A l'origine, "Jean Lorrain ou l'impossible fuite hors du monde" est un mémoire de master réalisé à l'Université de Lausanne. Cette étude porte sur un écrivain français du 19e siècle largement oublié envers lequel Quentin Mouron reconnaît volontiers sa dette. Dans un même volume, l'étude précède la réédition remaniée de "L'âge de l'héroïne", roman publié antérieurement dans une maison d'édition disparue et donc devenu introuvable. Une cohabitation pleine de sens car la monographie révèle les sources d'inspiration auxquelles a puisé le plus turbulent des romanciers vaudois depuis son entrée en écriture en 2011. Cette entreprise audacieuse a été réalisée avec la complicité de l'éditeur et ami Olivier Morattel.

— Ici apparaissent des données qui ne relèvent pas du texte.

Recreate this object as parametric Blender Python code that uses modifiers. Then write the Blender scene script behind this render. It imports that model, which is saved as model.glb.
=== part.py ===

"J'aime les personnages flamboyants, mais il faut que cette flamboyance cache un peu de cendre. Lorrain était un homme qui en imposait physiquement et intellectuellement mais il ne se plaisait pas, il était toujours en fuite", confie Quentin Mouron. Cette blessure intime est à l'origine de la séduction qu'a opérée le poète décadent de la fin du 19e siècle sur le jeune écrivain trentenaire du début du 21e.
Jean Lorrain m'a séduit de la façon dont le séduisaient les voyous, les lutteurs et les garçons-bouchers: par la violence et par le sang.
Quentin Mouron a d'abord été interpellé par le physique équivoque de Jean Lorrain: une carrure d'armoire normande, proche de celle d'Oscar Wilde, qui tranchait radicalement avec le raffinement de ses tenues embijoutées et excentriques. Cette tension transparaît dans les textes de Lorrain qui se rêvait en poète raffiné alors qu'il était reconnu essentiellement pour ses chroniques au vitriol publiées par la presse de son temps.
Provocateur, homosexuel ouvertement affiché, toxicomane invétéré, brillant portraitiste à la plume acérée, excessif dans ses amitiés comme dans ses inimitiés (Proust en a fait les frais), le provincial Jean Lorrain a bousculé le petit monde culturel parisien dans une ambiance très fin de siècle.
Un portrait dépoussiéré
Parmi ses thèmes de prédilection, celui du masque, objet d'horreur et d'équivoque présent notamment dans deux de ses romans que Quentin Mouron analyse en profondeur au fil de l'essai qu'il consacre à l'auteur. Comme en écho, le masque et les faux-semblants sont aussi au cœur de tous les romans du jeune écrivain vaudois.
Certes, les masques de Lorrain n'ont rien à voir avec ceux que nous sommes contraints de porter en cette période de pandémie génératrice d'angoisse. Et pourtant, l'angoisse qui nous saisit aujourd'hui résonne puissamment avec celle que révèle Jean Lorrain dans ses écrits. Face à la peur, ses personnages tentent de fuir la réalité du monde et ne peuvent que constater leur échec. Il en va ainsi de l'écrivain qui, peu avant de mourir épuisé à l'âge de cinquante ans, est pris d'un élan vitaliste emprunté à Nietzsche. Mais un peu tard…
Franck, le détective privé cocaïnomane de deux de mes romans aurait eu toute sa place dans la France du 19e siècle, le pistolet mitrailleur en moins.
A la lumière du portrait dépoussiéré de Lorrain, on redécouvre avec intérêt la nouvelle édition de "L'âge de l'héroïne", roman considéré de façon erronée comme un polar. "J'ai enlevé les mauvaises herbes", dit avec le sourire Quentin Mouron. Cet élagage a le mérite de mettre en évidence les emprunts directs à Lorrain transposés dans le désert du Nevada.
Jean-Marie Félix/ld
Quentin Mouron, "Jean Lorrain ou l'impossible fuite hors du monde", suivi de "L'âge de l'héroïne", Olivier Morattel Editeur.